# Start of Source material

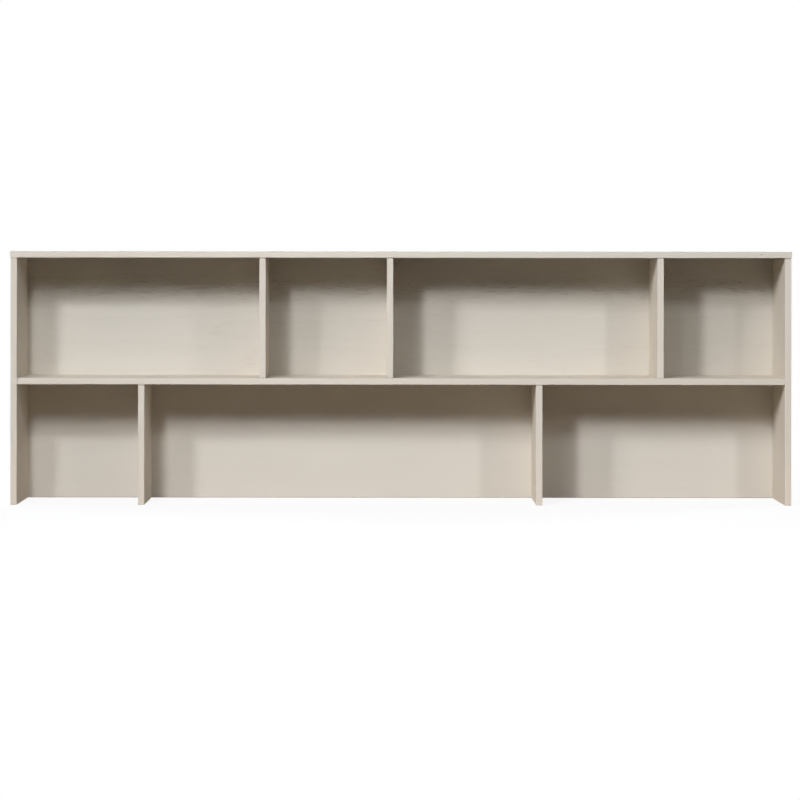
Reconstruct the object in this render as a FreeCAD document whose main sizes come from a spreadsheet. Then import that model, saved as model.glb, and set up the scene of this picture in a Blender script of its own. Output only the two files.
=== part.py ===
import FreeCAD, Part
import os
import Sketcher

# Hutch: an open shelf unit with four bays above a long shelf and three below it, made to stand on a dresser.
# Millimetres. X runs to the right, Y to the back, Z up. The origin is below the middle, on the ground.

doc = FreeCAD.newDocument("Hutch")
sheet = doc.addObject("Spreadsheet::Sheet", "Sizes")

drivingSizes = {
    # The whole unit and its bays
    "total_width": 2200,
    "total_depth": 230,
    "lower_bay_height": 339,
    "upper_bay_height": 339,
    "narrow_bay": 341,
    "wide_bay": 682,
    # Boards
    "board": 18,
    "top_side_overhang": 1.5,
    "top_front_overhang": 2,
    "arris": 0.8,
    # Back panels in their grooves
    "back_board": 9,
    "back_lip": 10,
    "groove_depth": 5,
    "groove_play": 0.15,
    "groove_end_gap": 0.5,
    "back_floor_gap": 0.5,
    # Rows of fixings, measured from the front edge and from the back panel
    "fixing_inset": 37,
    "bore_play": 0.1,
    "bore_end_gap": 0.5,
    # Dowels
    "dowel_diameter": 8,
    "dowel_length": 30,
    "dowel_face_depth": 12,
    "locating_bore_diameter": 8,
    "locating_bore_depth": 20,
    # Cams
    "cam_diameter": 15,
    "cam_length": 12.5,
    "cam_setback": 24,
    "cam_wall": 3,
    "cam_recess_length": 8,
    "cam_recess_width": 2,
    "cam_recess_depth": 2.5,
    # Bolts that the cams hold
    "bolt_diameter": 5,
    "bolt_thread_length": 11,
    "bolt_head_diameter": 7,
    "bolt_head_length": 3,
    "bolt_bore_diameter": 7.5,
    # Caps over the cams
    "cap_diameter": 17,
    "cap_thickness": 0.8,
    "cap_plug_width": 1.7,
    "cap_plug_length": 2,
}

for row, (alias, size) in enumerate(drivingSizes.items(), start=1):
    sheet.set(f"A{row}", alias)
    sheet.set(f"B{row}", str(size))
    sheet.setAlias(f"B{row}", alias)
doc.recompute()

# Sizes worked out from the driving ones
innerWidth = "(Sizes.total_width - 2 * Sizes.top_side_overhang - 2 * Sizes.board)"
carcassDepth = "(Sizes.total_depth - Sizes.top_front_overhang)"
bayDepth = f"({carcassDepth} - Sizes.back_lip - Sizes.back_board)"
sideHeight = "(Sizes.lower_bay_height + Sizes.board + Sizes.upper_bay_height)"
shelfTop = "(Sizes.lower_bay_height + Sizes.board)"
frontPlane = "(Sizes.top_front_overhang - Sizes.total_depth / 2)"
shelfMiddle = "(Sizes.lower_bay_height + Sizes.board / 2)"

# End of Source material

• **Instructions for the task**
Find every line that has "FreeCAD" in it, then return those lines.

• **Expected answer**
Reconstruct the object in this render as a FreeCAD document whose main sizes come from a spreadsheet. Then import that model, saved as model.glb, and set up the scene of this picture in a Blender script of its own. Output only the two files.
import FreeCAD, Part
doc = FreeCAD.newDocument("Hutch")